Friday, 4 November 2011

4 years = 1,460 days



Tonight I am sitting here pondering how long 4 years is...it's 1,460 days.
A lot can happen in 1,460 days...

1,460 days ago the man that I had been married to for 6 years walked out of the family home, never to return.
He has his version of the separation and divorce journey and I have mine - and only God knows the absolute truth.

What I have come to know is this...God is good, He is faithful, His love never fails, He will never leave me or forsake me, He will never run out on me, He loves me for me, I am precious in His sight, I am the apple of His eye, He longs to dance with me, He is continually wooing me unto Himself, He has my best interest on His heart, I am important to Him, I am His & He is mine...and more.

This is not text-book understanding to me...I KNOW it.
I have had to lean in to know it for myself so that I didn't completely fall apart.
I have had to seek Him for the absolute truth so that I didn't lose the plot.
I have had to let Him love me when I felt unlovable.
I have had to choose Him...daily.

Some days out of those 1,460 have been easier than others, but all that suggests is that some of those 1,460 days have been harder too.

I have been lonely some days...but never alone.
I have felt lost some days...but never have been.
I have questioned everything...and some days I still do.

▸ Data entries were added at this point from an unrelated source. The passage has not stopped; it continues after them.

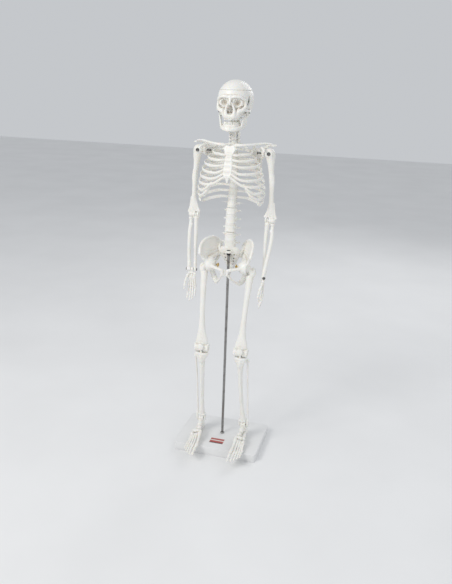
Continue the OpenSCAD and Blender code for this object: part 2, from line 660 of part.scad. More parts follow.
module tibia_left() color(bone) difference() {
    k = knee;
    a = ankle;
    union() {
        // post on the knee pin
        x_pin(k, 5.6, 4.2, 24);
        box(k - [2.1, 5, 14], k + [2.1, 5, 0]);
        // plateau
        hull() {
            translate(k - [0, 0.5, plateau + 3]) scale([16.5, 8, 1]) cylinder(r = 1, h = 3, $fn = 24);
            translate(k - [0, 0, plateau + 12]) scale([11, 7.5, 1]) cylinder(r = 1, h = 2, $fn = 16);
        }
        chain([[k.x, k.y - 6.4, k.z - 22, 3.6], [k.x - 0.5, k.y - 4, k.z - 34, 3.4]], 8);
        top = k - [0.5, 0, plateau + 8];
        low = a + [-1, 0, talus_r + 2.5];
        p = [for (t = [0, 0.07, 0.16, 0.3, 0.5, 0.7, 0.85, 0.94, 1]) mix(top, low, t) + [-1.5 * sin(180 * t), -1.5 * sin(180 * t), 0]];
        tube(p, [[12, 8.4], [9.5, 8], [6.8, 7], [5.6, 6.4], [5.2, 5.8], [5, 5.2], [5.8, 5.4], [7.4, 6.8],
            [7.8, 7.2]], up = [0, 1, 0], n = 8);
        // block over the talus, with the inner ankle
        box(a + [-10, -7, talus_r + 0.6], a + [6.6, 7, talus_r + 4]);
        chain([[a.x - 8.9, a.y, a.z + 10, 3], [a.x - 8.9, a.y, a.z + 1, 2.8], [a.x - 8.8, a.y - 0.5, a.z - 3, 2.4]], 8);
    }
    x_pin(k, knee_pin_d / 2 + run_fit, 40, 32);
    x_pin(a, ankle_pin_d / 2 + fit, 40, 24);
    // room for the talus
    x_pin(a, talus_r + 0.4, 2 * talus_half + 0.6, 24);
}

module tibia_right() right_side() tibia_left();

module fibula_left() color(bone) difference() {
    k = knee;
    a = ankle;
    union() {
        p = [[k.x + 16.4, k.y + 6.5, k.z - 19], [k.x + 16.6, k.y + 7, k.z - 24], [k.x + 16, k.y + 8, k.z - 32],
            mix(k + [15, 10, -32], a + [10, 3, 20], 0.35), mix(k + [15, 10, -32], a + [10, 3, 20], 0.7),
            a + [10, 2, 20], a + [10, 0.5, 8], a + [9.6, 0.5, -4], a + [9.2, 1, -8]];
        tube(p, [[1.8, 2.2], [3.6, 3.8], [2.2, 2.4], [2, 2.2], [2, 2.2], [2.3, 2.6], [2.9, 3.8], [2.7, 3.9],
            [1.4, 2.2]], up = [0, 1, 0]);
    }
    x_pin(a, ankle_pin_d / 2 + fit, 40, 24);
    x_pin(a, talus_r + 0.4, 2 * talus_half + 0.6, 24);
}

module fibula_right() right_side() fibula_left();

module ankle_pin_left() color(steel) x_pin(ankle + [0.4, 0, 0], ankle_pin_d / 2, 22);
module ankle_pin_right() right_side() ankle_pin_left();

sole = base_h + 1.6;

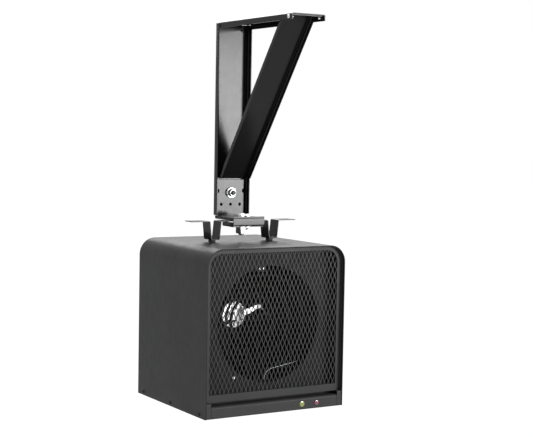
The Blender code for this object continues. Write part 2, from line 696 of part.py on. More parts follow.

One thing that I know for sure.

I am altogether lovely to Him.

That revelation has taken time, effort, prayer, choice, counseling, encouragement, challenge, trust and love.

But...here I sit tonight - more healed and whole than I have ever been, at a greater level of peace than I have ever known, living at a deeper level of freedom than I have ever known and more radically in love with Jesus than ever before.

By choice.

I am grateful for His great love.
I live by it.

I am lost in Him...no place I'd rather be.

Grateful that 1 day in His courts is better than 1,000 elsewhere.

Loved,
Lovely.
His.

2 comments:

  1. One day is better indeed, my love. You keep taking care of that precious heart of yours.
    love, k

    ReplyDelete
  2. Mmm, sweet clarity and trust in His love and faithfulness. Encouraged.